“And I love you,” she whispered back.
His kiss was gentle at first, almost reverent, then deepened with the unmistakable warmth of a man finally, finally home.
Lily launched herself into their arms, squealing, and they broke apart just in time to catch her between them, her excited giggles breaking through Violet’s tears.
A moment later, Emily and Mary tugged Lily toward a game with Alice and Gregory, and the children tore off across the lawn, their laughter spilling through the meadow.
William reached for her hand, threading his fingers through hers as he leaned close enough for his breath to warm her ear. “Come,” he murmured. “I have something to show you.”
Still holding her hand, he guided her around the oak’s wide trunk.
She gasped softly, her hand rising instinctively to her lips as she saw what waited there.
On the trunk, just below where her old gouges still scarred the bark, a new carving had been etched with careful, patient strokes—
W + V
1853
Her initials.
His.
The year that made them whole.
Carved not in youthful impulse, but by a man determined to begin again, and for a woman who had chosen to believe him.
She touched the marks with trembling fingers.
“It’s beautiful.”
“It’s a beginning,” William said softly. “Our beginning.”
He let go of her hand only long enough to slip his fingers into his waistcoat pocket.
Then he took her palm again, closing her fingers around something warm and metallic.
Her locket.
A small sob broke from her throat.
It looked exactly as it had the last time she held it, before she had dropped it in heartbreak beneath this very tree.

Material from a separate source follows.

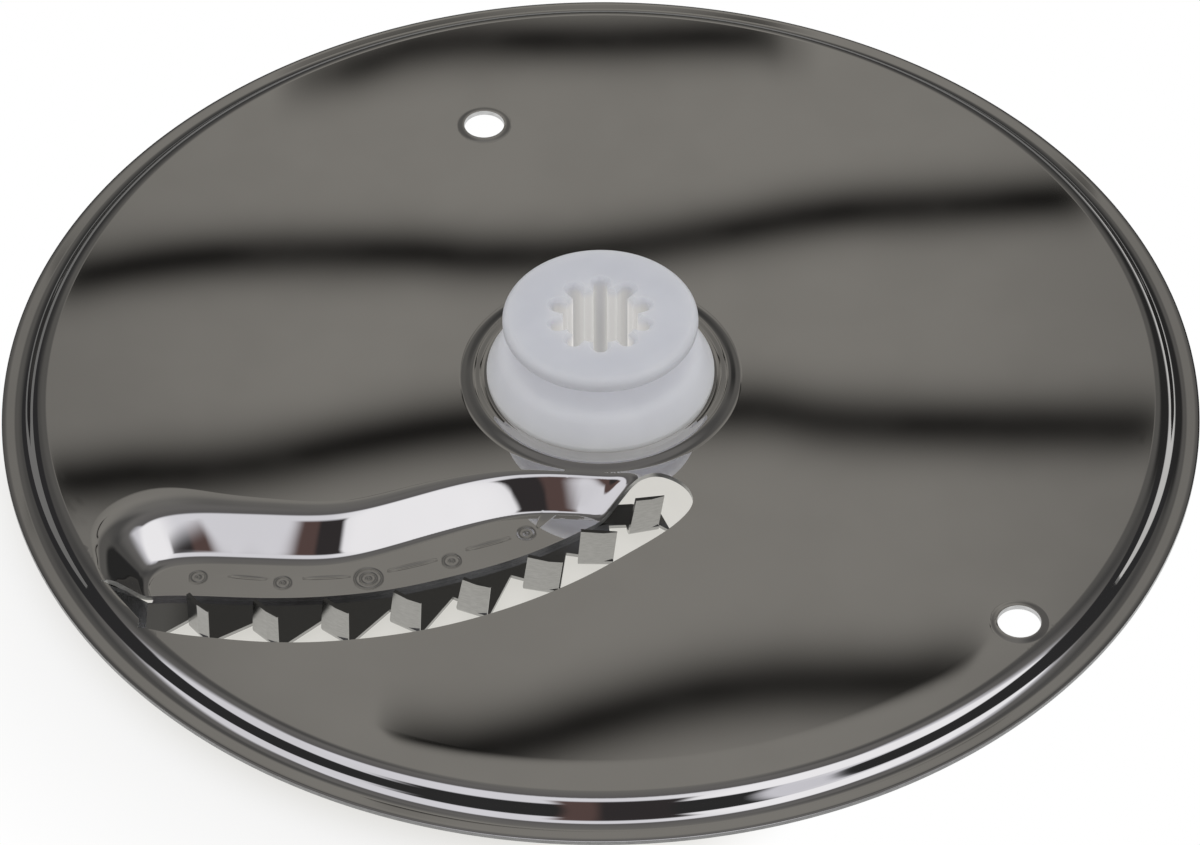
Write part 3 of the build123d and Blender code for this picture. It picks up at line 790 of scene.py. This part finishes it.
class Plan:
    """The sheet seen from above: its points, its cut outlines and where each point lies on the seat."""

    def __init__(self, seat, slot):
        self.seat = seat
        self.slot = slot
        self.points, self.seats, self.runs, self.cuts = [], [], [], []
        self.near = {}
        self.add_loop(ring(0, 0, JOIN_R, TURN))
        self.cuts.append(self.add_loop(ring(0, 0, HUB_HOLE_R, HUB_TURN)))
        self.cuts.append(self.add_loop(slot, [seat.at(x, y) for x, y in slot]))
        self.cuts += [self.add_loop(ring(*c, HOLE_R, HOLE_TURN)) for c in SMALL_HOLES]

    def keep(self, x, y, seat):
        self.near.setdefault((round(x), round(y)), []).append((x, y))
        self.points.append((x, y))
        self.seats.append(seat)

    def add_loop(self, loop, seats=None):
        """Add an outline, and give the numbers of its points."""
        base = len(self.points)
        for k, (x, y) in enumerate(loop):
            self.keep(x, y, seats[k] if seats else None)
        numbers = range(base, len(self.points))
        self.runs += [(k, base + (k - base + 1) % len(loop)) for k in numbers]
        return numbers

    def crowded(self, x, y, gap):
        cx, cy = round(x), round(y)
        cells = [(i, j) for i in (cx - 1, cx, cx + 1) for j in (cy - 1, cy, cy + 1)]
        found = (p for cell in cells for p in self.near.get(cell, ()))
        return any((px - x) ** 2 + (py - y) ** 2 < gap * gap for px, py in found)

    def add(self, x, y, seat=None, gap=0.2):
        """Add a point, unless it lies in a hole or closer than gap to another."""
        if self.crowded(x, y, gap):
            return
        # the box round the slot comes first because that is quicker
        near_slot = SLOT_LEFT < x < SLOT_RIGHT and SLOT_NEAR < y < SLOT_FAR
        if near_slot and inside(x, y, self.slot):
            return
        if any(math.dist((x, y), c) < HOLE_R + 0.05 for c in SMALL_HOLES):
            return
        self.keep(x, y, seat)

    def add_on_field(self, radius, count, gap=0.2):
        for x, y in ring(0, 0, radius, count):
            if not inside(x, y, self.seat.brim_line):
                self.add(x, y, None, gap)

    def add_on_land(self, x, y):
        if inside(x, y, self.seat.land_line):
            self.add(x, y, (1.0, (0.0, 0.0)), 0.05)

    def add_wall(self):
        for t in range(self.seat.laps):
            self.add(*self.seat.spot(t, WALL_OUTSIDE)[0])
        for s in WALL_SHARES:
            for t in range(self.seat.laps):
                spot = self.seat.spot(t, s)
                self.add(*spot[0], self.seat.lowered(t, s, spot))

    def add_weld_points(self):
        for cx, cy, rings in WELDS:
            outer = [mark + off for mark in rings[1:] for off in RING_OFFSETS]
            for r in WELD_RADII + outer:
                count = 8 if r < 0.15 else 18 if r <= 0.6 else 48
                for x, y in ring(cx, cy, r, count):
                    self.add_on_land(x, y)

    def add_dash_points(self):
        for a, b in DASHES:
            size = math.dist(a, b)
            n = math.ceil(size / DASH_STEP)
            for k in range(n + 1):
                x, y = between(a, b, k / n)
                for v in DASH_OFFSETS:
                    self.add_on_land(x - v * (b[1] - a[1]) / size, y + v * (b[0] - a[0]) / size)

    def add_lip_points(self):
        for c in SMALL_HOLES:
            for r in LIP_RADII:
                for x, y in ring(*c, r, HOLE_TURN):
                    self.add(x, y, gap=0.08)

    def fill(self):
        self.add_wall()
        self.add_weld_points()
        self.add_dash_points()
        self.add_lip_points()
        for r in PAD_RADII:
            self.add_on_field(r, HUB_TURN, gap=0.04)
        for r in FIELD_RADII:
            self.add_on_field(r, 96, gap=0.6)
        for r in NEAR_RIM_RADII:
            self.add_on_field(r, TURN // 2)

    def in_a_cut(self, tri):
        for cut in self.cuts:
            if all(k in cut for k in tri):
                x, y = (sum(self.points[k][c] for k in tri) / 3 for c in (0, 1))
                if inside(x, y, [self.points[k] for k in cut]):
                    return True
        return False

    def field_faces(self):
        """Triangles inside JOIN_R, without those that lie in a hole."""
        spots = [Vector(p) for p in self.points]
        spots_out, _, tris, _, _, _ = delaunay_2d_cdt(spots, self.runs, [], 0, 1e-7)
        assert len(spots_out) == len(spots), (len(spots_out), len(spots))
        return [tuple(tri) for tri in tris if not self.in_a_cut(tri)]

    def rim_faces(self):
        """Rings of rectangles from JOIN_R out to the edge, and the edge's points."""
        faces = []
        last = range(TURN)
        for r in RIM_RADII:
            row = range(len(self.points), len(self.points) + TURN)
            self.points += ring(0, 0, r, TURN)
            self.seats += [None] * TURN
            for k in range(TURN):
                j = (k + 1) % TURN
                faces.append((last[k], row[k], row[j], last[j]))
            last = row
        return faces, last


def turned_area(points):
    """Twice the area of a loop, above zero where it runs counter-clockwise."""
    return sum(p[0] * q[1] - p[1] * q[0] for p, q in zip(points, points[1:] + points[:1]))


def cut_faces(plan, loop, count, outer):
    """The cut wall along a loop, with its normals and its sharp edges."""
    points = [plan.points[k] for k in loop]
    same_way = (turned_area(points) > 0) == outer
    out = []
    for k in range(len(points)):
        (px, py), (qx, qy) = points[k - 1], points[(k + 1) % len(points)]
        way = Vector((qy - py, px - qx, 0)).normalized()
        out.append(way if same_way else -way)
    faces, normals, sharp = [], [], set()
    for k in range(len(points)):
        j = (k + 1) % len(points)
        va, vb = loop[k], loop[j]
        face, order = (va, vb, count + vb, count + va), (k, j, j, k)
        if same_way:
            face, order = face[::-1], order[::-1]
        faces.append(face)
        normals += [out[i] for i in order]
        sharp |= {frozenset((va, vb)), frozenset((count + va, count + vb))}
    return faces, normals, sharp


def make_sheet(steel, edge_steel):
    plan = Plan(Seat(), slot_outline())
    plan.fill()
    field = plan.field_faces()
    rim, edge_loop = plan.rim_faces()
    tops, lows, top_normals, low_normals = [], [], [], []
    for (x, y), seat in zip(plan.points, plan.seats):
        (z, gx, gy), (low_z, low_gx, low_gy) = heights(x, y, seat)
        tops.append((x * MM, y * MM, z * MM))
        lows.append((x * MM, y * MM, low_z * MM))
        top_normals.append(Vector((-gx, -gy, 1)).normalized())
        low_normals.append(Vector((low_gx, low_gy, -1)).normalized())

    count = len(tops)
    faces, normals, sharp = [], [], set()
    for face in field + rim:
        if turned_area([plan.points[k] for k in face[:3]]) < 0:
            face = face[::-1]
        faces.append(face)
        normals += [top_normals[k] for k in face]
        faces.append(tuple(count + k for k in face[::-1]))
        normals += [low_normals[k] for k in face[::-1]]
    pressed = len(faces)
    for loop in (edge_loop, *plan.cuts):
        more_faces, more_normals, more_sharp = cut_faces(plan, loop, count, loop is edge_loop)
        faces += more_faces
        normals += more_normals
        sharp |= more_sharp

    mesh = bpy.data.meshes.new("pressed_sheet")
    mesh.from_pydata(tops + lows, [], faces)
    mesh.materials.append(steel)
    mesh.materials.append(edge_steel)
    for k, face in enumerate(mesh.polygons):
        face.use_smooth = True
        face.material_index = 0 if k < pressed else 1
    for edge in mesh.edges:
        if frozenset(edge.vertices) in sharp:
            edge.use_edge_sharp = True
    mesh.normals_split_custom_set(normals)
    mesh.update()
    sheet = bpy.data.objects.new("pressed_sheet", mesh)
    scene.collection.objects.link(sheet)
    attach(sheet, "root")
    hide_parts("disc")


def dress(node, mat):
    for slot in nodes[node].material_slots:
        slot.material = mat


scene.view_settings.view_transform = "Standard"
make_camera()
make_world()
make_floor()
make_sheet(polished_steel(), cut_steel())
dress("julienne_blade", blade_steel())
dress("hub", hub_plastic())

The engraved violets gleamed faintly in her palm, as bright and perfect as the day he first gave it to her.
When she eased it open, her breath caught.
Inside, on one side, lay a freshly pressed violet, vibrant and delicate, pressed with careful hands.
And opposite it, just as carefully preserved, a small lily-of-the-valley, pale and perfect, its bell-shaped blooms still holding the faintest hint of their original curve.
One flower for the girl she had been.
One for the daughter they had made.
Both new. Both whole. Both chosen for her, by him.
Violet closed her fingers around it, tears rising thick and grateful.